We are all looking for that extra advantage out on the golf course and there has never been more technology available to help us out.

Do you rely on a GPS system to find your yardages or do you prefer to use a laser rangefinder to zap the distance to the pin?

Or maybe you’d rather just look at a yardage book or work it our from the 150 markers?

James Savage and James Tompkinson debate the issue.

JS – I’ve been using a GPS watch for a while now and think it works best for me. Having the yardage to the front, middle and back of the green and noticing what colour the flag is gives me the information I’m after. I’m also quite lazy so having the information I want on my wrist rather than attached to my golf bag is a bonus – I’m also far less likely to lose a watch…

JT – I have to admit that I am a newcomer to using technology on the golf course, but having tried both GPS and laser devices, I think lasers are much better. I find that just having yardages to the green doesn’t often give me the information that I really need on the course, and in many cases can cloud my judgement over shot selection or encourage me to take more risks. I like the fact that you can use a laser on any hole and it will give you the yardage to any point, be it a bunker, water hazard or a point on the green.

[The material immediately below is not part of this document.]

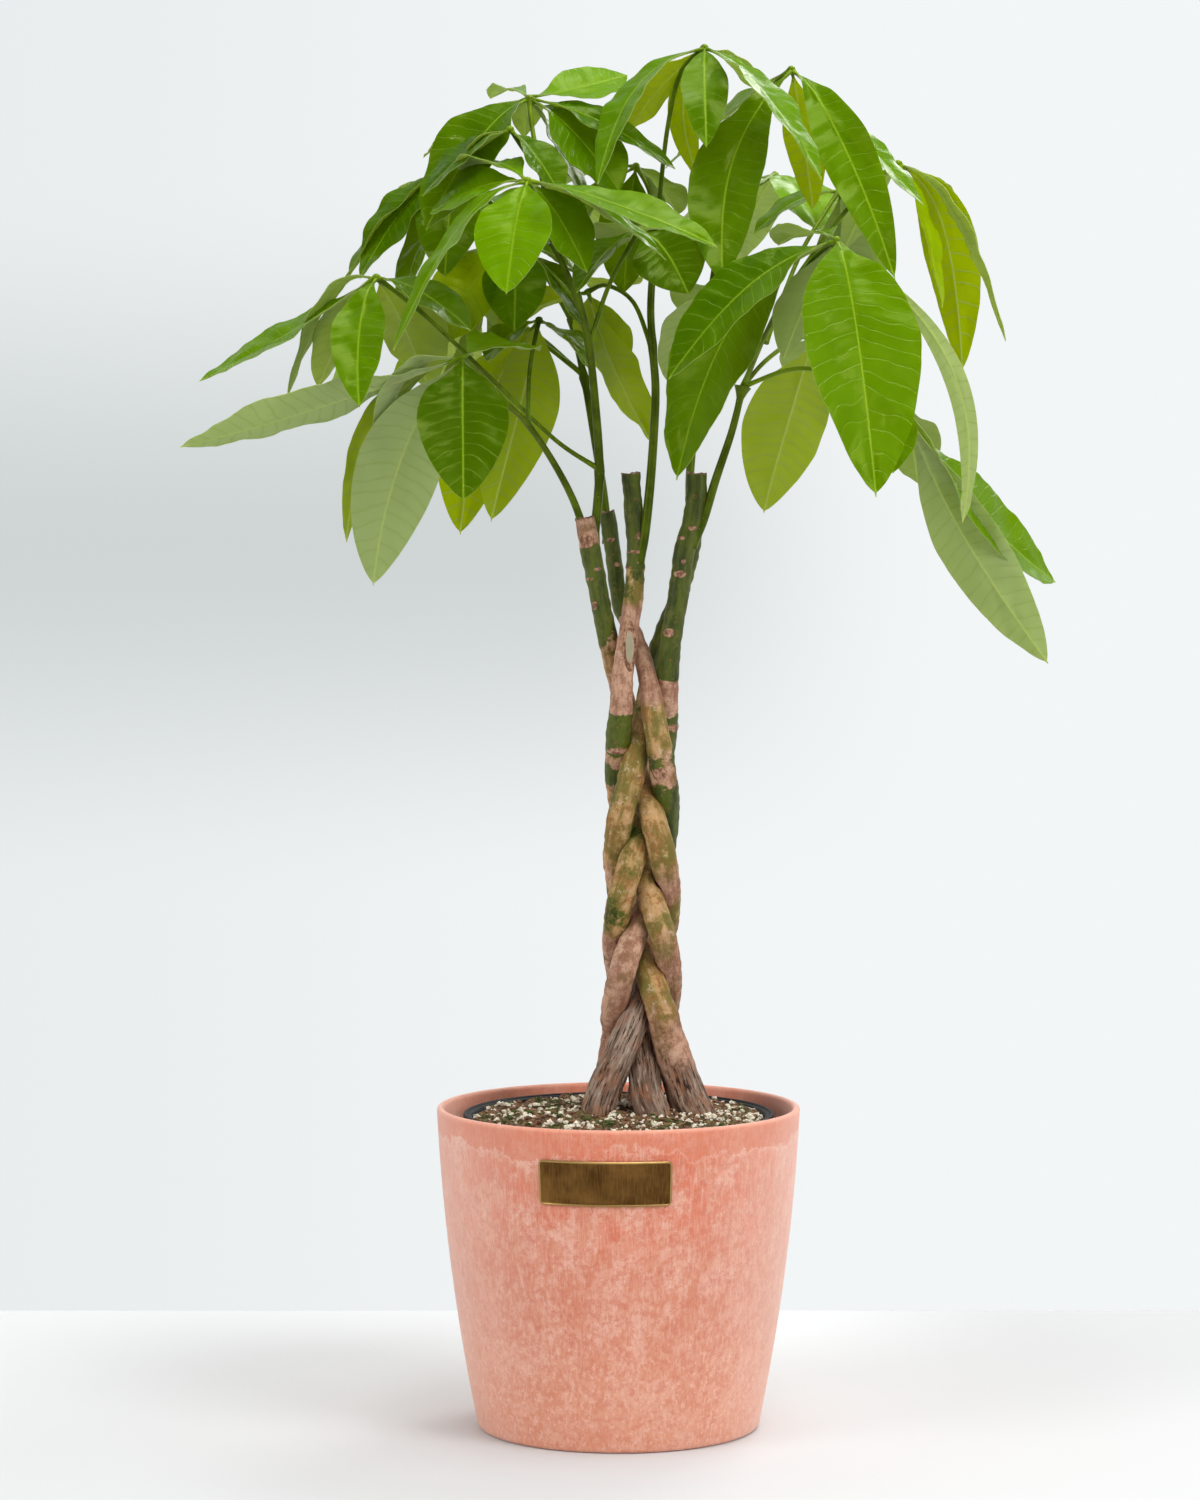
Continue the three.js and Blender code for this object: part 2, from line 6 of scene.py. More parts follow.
import bpy
import numpy as np
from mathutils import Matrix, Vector


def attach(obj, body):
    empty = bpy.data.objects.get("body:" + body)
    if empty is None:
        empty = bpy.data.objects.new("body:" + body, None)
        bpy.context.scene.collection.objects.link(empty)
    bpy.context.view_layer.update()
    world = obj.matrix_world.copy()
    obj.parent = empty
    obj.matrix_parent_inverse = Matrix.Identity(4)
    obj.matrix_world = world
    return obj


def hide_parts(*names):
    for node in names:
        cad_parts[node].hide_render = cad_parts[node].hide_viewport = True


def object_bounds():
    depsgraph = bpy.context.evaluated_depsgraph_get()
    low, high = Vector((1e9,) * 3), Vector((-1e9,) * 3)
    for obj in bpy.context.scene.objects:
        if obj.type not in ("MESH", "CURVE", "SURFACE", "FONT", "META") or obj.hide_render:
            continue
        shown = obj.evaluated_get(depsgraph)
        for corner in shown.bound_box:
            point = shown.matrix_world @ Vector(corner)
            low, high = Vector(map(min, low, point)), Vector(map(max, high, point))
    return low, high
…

JS – Lasers are good for finding the distance to carry a bunker or water hazard. Maybe I need a bit more time to get used to them but I often got different readings when trying to locate the back of the green for example. It may have been due to an unsteady hand. There are also other great features on watches like giving distances to particular points, allowing you to keep score and measuring the distance of your tee shots.
The watch suits me more than a laser because I will always use it”
JT – My biggest issue with the watches is one of simple personal preference. Many of them are quite chunky and I don’t like playing while wearing a large watch. I’m not sure whether it actually interferes with my swing or not, but I just find wearing a GPS watch uncomfortable and slightly irritating. However, I can have my laser attached to the bag and can use it whenever I need to. I don’t particularly want technology on every shot, so I like the idea of being able to use it when I feel I need it rather than having it there all the time

JS – I would definitely go for a more slender watch as some of them are a bit too big. The watch suits me more than a laser because I will always use it, particularly when laying up on a par-5, I can try and leave myself a good number. The watch acts as a constant reminder to focus properly on each shot and then gives me feedback on club selection. If you can afford it (and don’t have a habit of losing things) it’s quite handy to have both.

JT – That’s a good point, I guess it’s never a bad thing to have a constant reminder which makes you focus on the shot. However, I think I do the same using a laser as it means I’m focusing on the bigger picture rather than just the green. Yesterday I played a par-3 and was able to take measurements to the front and back of the green, the pin and the two bunkers either side. I find the laser helps me focus on all aspects of the hole rather than just having a quick glance at a watch. Of course in an ideal world it would be great to have both because they would actually complement each other nicely – but we shouldn’t forget that they aren’t cheap and therefore people need to really think before they make a purchase.